Local governments in many U.S. communities have passed resolutions criticizing the war in Iraq. Last year, people in about 50 cities in Vermont okayed similar measures at town meetings. In Wisconsin, the Green Party and other peace activists decided to try to put the troop issue to voters on the spring election ballot. Organizers of the campaign began collecting signatures four months ago. In the Milwaukee suburb of Shorewood, Roy Anderson went door to door, asking people to sign a petition calling for a timeline for achieving military goals in Iraq.

Enough people signed that petition and similar ones in 31 other Wisconsin towns and cities that troop withdrawal referenda were set up. Opponents of the ballot questions created a counter group called Vote No to Cut and Run, and several communities had heated discussions at public forums. One of the closer contests wound up being in another Milwaukee suburb -- Whitefish Bay -- which traditionally votes Republican but narrowly went for Democrat John Kerry over George Bush in the 2004 presidential election.

Whitefish Bay resident Larry Moon says he voted for the troop withdrawal referendum because, he says, it was foolish for the U.S. to get into the war. "Obviously there was not sufficient pre-planning. They didn't know what stakes we were going to get into. They didn't estimate the cost properly. It was an abomination from the beginning, almost."

Moon says all the money being spent on the war could be better spent inside the United States.

But another Whitefish Bay voter says he rejected the ballot question. "I felt that the referendum was not the way to go about this," says Terry Mulcahy. "George Bush has done a great job. I support the president ...and I think the troops are doing a great job and we ought to be 100 percent behind them."
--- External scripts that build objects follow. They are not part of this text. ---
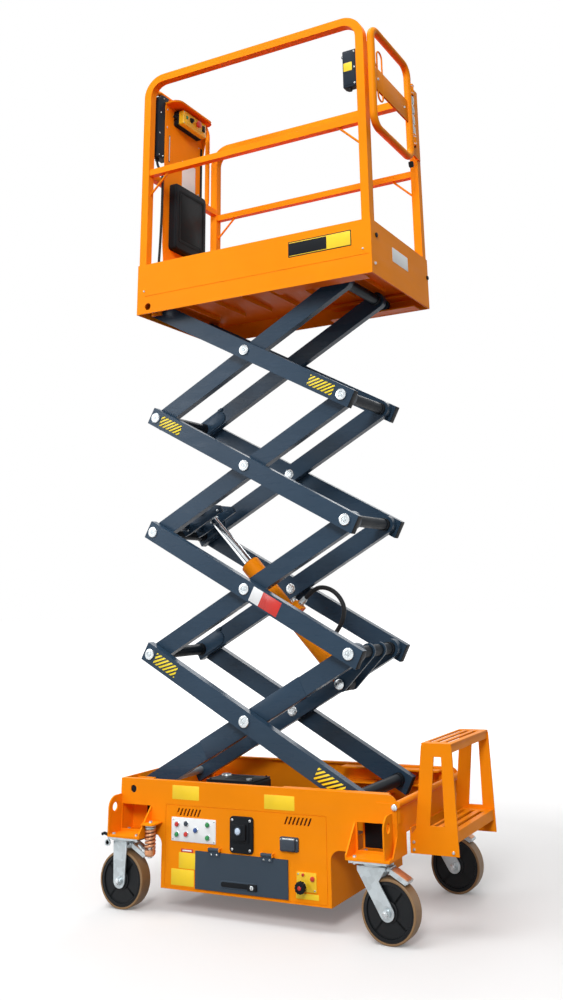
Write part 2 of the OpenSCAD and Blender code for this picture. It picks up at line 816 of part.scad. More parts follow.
module platform_deck() {
    low = -floor_rise - skirt_drop;
    rib_low = -floor_rise + 28;
    color(orange) on_floor() difference() {
        union() {
            block([deck_x0, -deck_y, -5], [deck_x1, deck_y, 0]);
            both_sides() {
                block([deck_x0, deck_y - sheet, low], [deck_x1, deck_y, -4]);
                roller_track(deck_y - sheet + 1, -floor_rise);
                // lug of the upper left pivot, hung from the floor
                block([-26, outer_face_y + head_t + 2, -floor_rise - 26],
                      [26, outer_face_y + head_t + 12, -4]);
                // stringers that carry the roller tracks
                block([track_x0, deck_y - 50, -floor_rise + roller_r], [track_x1, deck_y - 44, -4]);
            }
            for (x = [deck_x0, deck_x1 - sheet])
                block([x, 1 - deck_y, low], [x + sheet, deck_y - 1, -4]);
            for (i = [1 : 7]) {
                x = deck_x0 + i * deck_len / 8;
                block([x - 3, -inner_y + 8, rib_low], [x + 3, inner_y - 8, -4]);
            }
        }
        both_sides() {
            bar_y(pin_r + run_fit, outer_face_y, deck_y - 20, [0, -floor_rise]);
            bar_y(16, deck_y - 20, deck_y + 1, [0, -floor_rise]);
            // seam under the toe boards
            block([deck_x0 + 44, deck_y - 1.5, -3], [deck_x1 - 10, deck_y + 1, 1]);
        }
    }
}

toe_t = 4;
module toe_boards() {
    color(orange) on_floor() difference() {
        block([deck_x0, -deck_y, 0], [deck_x1, deck_y, toe_h]);
        block([deck_x0 + toe_t, toe_t - deck_y, -1], [deck_x1 - toe_t, deck_y - toe_t, toe_h + 1]);
    }
}

// one long guard rail: an arch of tube, a middle rail and two rods that
// cut its corners for harness clips
rail_y = deck_y - toe_t - rail_t;
rail_inset = 4;
module side_rail(top, mid) {
    x0 = deck_x0 + rail_inset;
    w = deck_len - 2 * rail_inset;
    mid_t = 30;
    rod_x = 100;
    rod_z = 95;
    color(orange) on_floor() {
        plate_xz(rail_y, rail_t) translate([x0, 0]) difference() {
            arch(w, top, bend_r);
            translate([rail_t, -1]) arch(w - 2 * rail_t, top - rail_t + 1, bend_r - rail_t);
        }
        block([x0 + 1, rail_y + 4, mid - mid_t], [x0 + w - 1, rail_y + rail_t - 4, mid]);
        for (s = [0, 1]) {
            foot_x = s == 0 ? x0 + rail_t - 3 : x0 + w - rail_t + 3;
            translate([foot_x, rail_y + rail_t / 2, mid - mid_t - rod_z])
                rotate([0, s == 0 ? atan2(rod_x, rod_z) : -atan2(rod_x, rod_z), 0])
                cylinder(r = 5, h = norm([rod_x, rod_z]) + 4);
        }
    }
}

// the near rail also has the bar that the gate closes against
module rail_near() {
    mirror([0, 1, 0]) side_rail(rail_h, mid_h);
    color(orange) on_floor()
        block([deck_x1 - rail_t, -rail_y - 1, 0], [deck_x1 - 12, 24 - rail_y, rail_h - 110]);
}
module rail_far() {
    side_rail(far_rail_h, far_mid_h);
    gate_hinge();
}

// plate on the far post that carries the gate's two hinge pins
module gate_hinge() {
    post_x = deck_x1 - rail_inset;
    pin_x = gate_x + gate_t / 2;
    lug = 8;
    color(orange) on_floor() {
        block([post_x - 1, hinge_y - 12, gate_z + 80], [gate_x - 2, rail_y + 20, gate_z + 440]);
        for (z = hinge_zs) {
            bar_z(hinge_pin_r, z - lug, z + strap_h + lug, [pin_x, hinge_y]);
            for (end = [z - lug, z + strap_h + face_gap])
                block([gate_x - 3, hinge_y - 12, end], [pin_x + 12, hinge_y + 12, end + lug - face_gap]);
        }
    }
}

// a closed loop of round tube in Y and Z, about the tube's centre line
module tube_loop(x, low, high, r, tube) {
    at = [for (y = [low[0] + r, high[0] - r], z = [low[1] + r, high[1] - r]) [y, z]];
    for (k = [0 : 3]) translate([x, at[k][0], at[k][1]]) rotate([90, 0, 90])
        rotate([0, 0, [180, 90, 270, 0][k]]) rotate_extrude(angle = 90) translate([r, 0]) circle(tube);
    for (y = [low[0], high[0]]) bar_z(tube, low[1] + r, high[1] - r, [x, y]);
    for (z = [low[1], high[1]]) translate([x, 0, z]) bar_y(tube, low[0] + r, high[0] - r);
}

// guard rail across the left end: a rounded loop and the rail under it
end_w = 2 * (deck_y - toe_t - rail_t);
loop_r = 12;
loop_bend = 60;
loop_x = deck_x0 + 4 + loop_r;
loop_top = rail_h - 22;
mid_rail_z = mid_h - 34;
module end_frame() {
    low = mid_rail_z + loop_r;
    color(orange) on_floor() {
        tube_loop(loop_x, [loop_r - end_w / 2, low], [end_w / 2 - loop_r - 40, loop_top - loop_r], loop_bend, loop_r);
        block([deck_x0 + 10, 1 - end_w / 2, mid_rail_z], [panel_x, end_w / 2 - 1, mid_rail_z + 30]);
    }
}

// gate across the right end, hung on the far post and outside it
gate_x = deck_x1 + 6;
hinge_y = gate_y0 + gate_w + 26;
hinge_zs = [gate_z + 110, gate_z + 370];
strap_h = 40;
module gate() {
    r = gate_t / 2;
    color(orange) on_floor() {
        tube_loop(gate_x + r, [gate_y0 + r, gate_z + r], [gate_y0 + gate_w - r, gate_z + gate_h - r], 55, r);
        block([gate_x + 12, gate_y0 + gate_t - 1, gate_z + 200], [gate_x + 18, gate_y0 + gate_w - gate_t + 1, gate_z + 310]);
        // hinge straps and their barrel
        for (z = hinge_zs) difference() {
            union() {
                block([gate_x + 10, gate_y0 + gate_w - 2, z], [gate_x + 24, hinge_y, z + strap_h]);
                bar_z(13, z, z + strap_h, [gate_x + gate_t / 2, hinge_y]);
            }
            bar_z(hinge_pin_r + run_fit, z - 1, z + strap_h + 1, [gate_x + gate_t / 2, hinge_y]);
        }
    }
}
hinge_pin_r = 6;

// orange control panel that stands on the floor, with its hood
panel_x = deck_x0 + 42;
panel_t = 4;
panel_y = [-190, 120];
hood_z = rail_h - 91;
module panel_hood() {
    reach = 80;
    hood_t = 10;
    r = reach / 2;
    y0 = panel_y[0];
    y1 = panel_y[1];
    color(orange) on_floor() {
        plate_yz(panel_x, panel_t)
            polygon([[y0 + 30, 0], [y1, 0], [y1, hood_z + 1], [y0, hood_z + 1], [y0, 300]]);
        translate([panel_x, y0, hood_z]) linear_extrude(hood_t) {
            square([reach - r, y1 - y0]);
            translate([0, r]) square([reach, y1 - y0 - 2 * r]);
            for (y = [r, y1 - y0 - r]) translate([reach - r, y]) circle(r);
        }
        // side cheek of the hood
        plate_xz(y1 - panel_t, panel_t)
            polygon([[panel_x, hood_z - 190], [panel_x + 16, hood_z - 150], [panel_x + 34, hood_z - 30],
                     [panel_x + 34, hood_z + 1], [panel_x, hood_z + 1]]);
    }
}

// two-part control box: a dark back and a yellow case
box_y = [-123, 78];
box_z = hood_z - 90;
box_back = 26;
box_depth = 58;
module control_box() {
    x = panel_x + panel_t;
    front = x + box_depth;
    on_floor() {
        color(dark) block([x, box_y[0], box_z], [x + box_back, box_y[1], box_z + 80]);
        color(yellow) block([x + box_back, box_y[0] + 3, box_z + 4], [front, box_y[1] - 3, box_z + 77]);
        color("red") bar_x(16, front - 1, front + 18, [box_y[0] + 118, box_z + 44]);
        color(dark) bar_x(11, front - 1, front + 14, [box_y[0] + 66, box_z + 44]);
    }
}

module document_box() {
    x = panel_x + panel_t;
    color(dark) on_floor() block([x, -146, mid_h - 350], [x + 44, 106, mid_h - 14]);
}

// dark box inside the loop, beside the panel
junction_z = mid_h + 97;
module junction_box() {
    gap = 2;
    r = loop_bend - loop_r - gap;
    y0 = 2 * loop_r + gap - end_w / 2;
    w = panel_y[0] + 30 - y0;
    h = loop_top - 2 * loop_r - gap - junction_z;
    color("#2b333c") on_floor() plate_yz(deck_x0 + 6, panel_x - deck_x0 - 6) translate([y0, junction_z])
        intersection() {
            square([w, h]);
            union() {
                square([w, h - r]);
                translate([r, 0]) square([w, h]);
                translate([r, h - r]) circle(r);
            }
        }
}

// box on the near post, between the middle rail and the corner bend
outlet_h = 178;
outlet_z = mid_h + (rail_h - bend_r - mid_h - outlet_h) * 5 / 7;
module outlet_box() {
    x1 = deck_x1 - rail_inset - rail_t;
    color("#39434f") on_floor()
        block([x1 - 66, 2 - rail_y - rail_t, outlet_z], [x1, 36 - rail_y - rail_t, outlet_z + outlet_h]);
}

// the cable leaves the junction box's underside and hangs to the floor
cable_r = 6;
cable_knots = [
    [0, 0, -0.3], [1, 0, -20], [7, 0, -40], [17, 1, -60], [27, 2, -80], [32, 3, -101], [33, 3, -126],
    [33, 4, -160], [33, 4, -220], [32, 4, -310], [30, 2, -420], [26, 0, -530], [22, -2, -630],
    [20, -2, 0.3 - junction_z]
];
module control_cable() {
    color(dark) on_floor() translate([deck_x0 + 20, -216, junction_z])
        swept_tube(smooth(cable_knots, 4), cable_r);
}

chassis_frame();
battery_tray();
control_plate();
isolator_switch();
power_inlet();
lowering_knob();
access_ladder();
battery_pack();
hydraulic_tank();
pump_unit();
pivot_shaft();
caster_plates();
rigid_fork(-1);  // rigid_fork_near
rigid_fork(1);  // rigid_fork_far
battery_door();
swivel_fork(-1);  // swivel_fork_near
swivel_fork(1);  // swivel_fork_far
tyre(left_wheel_x, -1);  // tyre_left_near
tyre(left_wheel_x, 1);  // tyre_left_far
tyre(right_wheel_x, -1);  // tyre_right_near
tyre(right_wheel_x, 1);  // tyre_right_far
core(left_wheel_x, -1);  // core_left_near
core(left_wheel_x, 1);  // core_left_far
core(right_wheel_x, -1);  // core_right_near
core(right_wheel_x, 1);  // core_right_far
inner_frame(1);  // inner_frame_1
inner_frame(2);  // inner_frame_2
inner_frame(3);  // inner_frame_3
inner_frame(4);  // inner_frame_4
outer_frame(1);  // outer_frame_1
outer_frame(2);  // outer_frame_2
outer_frame(3);  // outer_frame_3
outer_frame(4);  // outer_frame_4
cylinder_barrel();
cylinder_rod();
hydraulic_hose();
platform_deck();
toe_boards();
rail_near();
rail_far();
end_frame();
gate();
panel_hood();
control_box();
document_box();
junction_box();
outlet_box();
control_cable();
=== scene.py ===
import math

import bmesh
import bpy
from mathutils import Matrix, Vector


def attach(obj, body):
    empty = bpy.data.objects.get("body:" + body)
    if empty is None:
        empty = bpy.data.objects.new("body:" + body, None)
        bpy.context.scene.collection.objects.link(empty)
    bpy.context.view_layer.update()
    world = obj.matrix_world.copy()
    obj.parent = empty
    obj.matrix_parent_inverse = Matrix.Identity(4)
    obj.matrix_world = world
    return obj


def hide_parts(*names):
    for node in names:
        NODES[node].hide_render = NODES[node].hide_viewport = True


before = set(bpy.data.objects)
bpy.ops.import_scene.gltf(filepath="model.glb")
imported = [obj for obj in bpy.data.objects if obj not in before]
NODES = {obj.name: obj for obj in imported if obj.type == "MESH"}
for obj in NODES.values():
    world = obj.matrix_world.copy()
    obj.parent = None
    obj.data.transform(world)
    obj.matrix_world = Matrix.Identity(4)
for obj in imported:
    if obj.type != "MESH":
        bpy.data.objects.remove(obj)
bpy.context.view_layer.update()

MM = 0.001
PIVOT_X = -0.5925              # metres from the row's origin to the lower left shaft
LIFT = math.radians(28.3)      # angle of the arms at rest
ARM = 1042.0                   # between an arm's end pins
PIVOT_Z = 413.0                # height of the lower shaft
LEVELS = (1, 2, 3, 4)
RISE = ARM * math.sin(LIFT)
FLOOR_Z = PIVOT_Z + len(LEVELS) * RISE + 51

# ---- camera --------------------------------------------------------
CAMERA_AT = (2.050, -3.7087, 1.1066)
CAMERA_TURN = (-26.4057, 16.3853, -1.6225)    # yaw, pitch and roll in degrees
SENSOR, LENS = 36, 35.33
SHIFT = (-0.0564, -0.190)
CLIP = (0.05, 200)

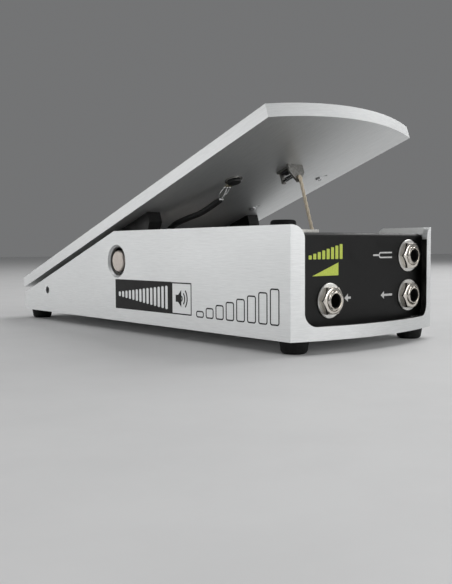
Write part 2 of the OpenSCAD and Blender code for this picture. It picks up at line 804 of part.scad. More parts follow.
// Tension spring between the plate and the ear, stretched as it is at rest, and its hook in the ear.
spring_r = 0.95;
spring_wire_r = 0.3;
spring_turns = 6;
spring_front = -100.8;
spring_pitch = 1.15;
spring_route = [for (i = [0:12 * spring_turns]) [
    cord_x + spring_r * cos(30 * i),
    spring_front + spring_pitch * i / 12,
    spring_h + spring_r * sin(30 * i)
]];

module cord_spring() {
    spring_rear = spring_front + spring_pitch * spring_turns;
    hook_end = cord_ear_y + 0.6;
    color([0.30, 0.30, 0.31]) on_treadle() {
        tube(spring_route, spring_wire_r, 6, [0, 1, 0]);
        translate([cord_x, spring_rear, spring_h]) rod_x(spring_wire_r, -spring_wire_r, spring_r);
        translate([cord_x, 0, spring_h]) {
            rod_y(spring_wire_r, spring_rear, hook_end);
            rod_y(1.2, cord_ear_y + 0.03, hook_end);
        }
    }
}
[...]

But the troop withdrawal referendum passed in Whitefish Bay, 54 to 46 percent. Referenda also passed in 23 other Wisconsin communities, including the state's capital city, Madison, where it won by a wide margin. The referenda lost in eight cities, mainly in areas where President Bush remains strong politically. Still, referenda organizers like Keith Schmitz say they hope now to help other U.S. cities set up ballot questions.

"In effect this'll be a chance for people who want to see a definite outcome in Iraq defined, Schmitz says. "That'll hopefully bring out a wave of referenda across the country. Basically, what we're doing is doing the job that the U.S. Congress has failed to do."

Schmitz says Congress has not been aggressive enough in pushing for troop withdrawals from Iraq. He says the results in Wisconsin -- and national public opinion surveys showing declining support for the war -- should also encourage more congressional candidates this fall to take an anti-war stance.

But Chris Muller of the anti-referenda group ChooseVictory.org says that would be a risky strategy. "They're trying to get the anti-war sentiments to influence the congressmen. So essentially what they're doing is playing politics with our national security," he says. "I don't think we should do that again. And I think anyone who does continue that attempt is probably going to find a hard time at the polls."

The White House says the referendum results in Wisconsin will not change the Bush Administration's plans in Iraq. The President's spokesperson, Scott Mcllellan, says everyone wants the troops back in the United States. But he says the worst thing the U.S. could do is withdraw before the mission in Iraq is complete.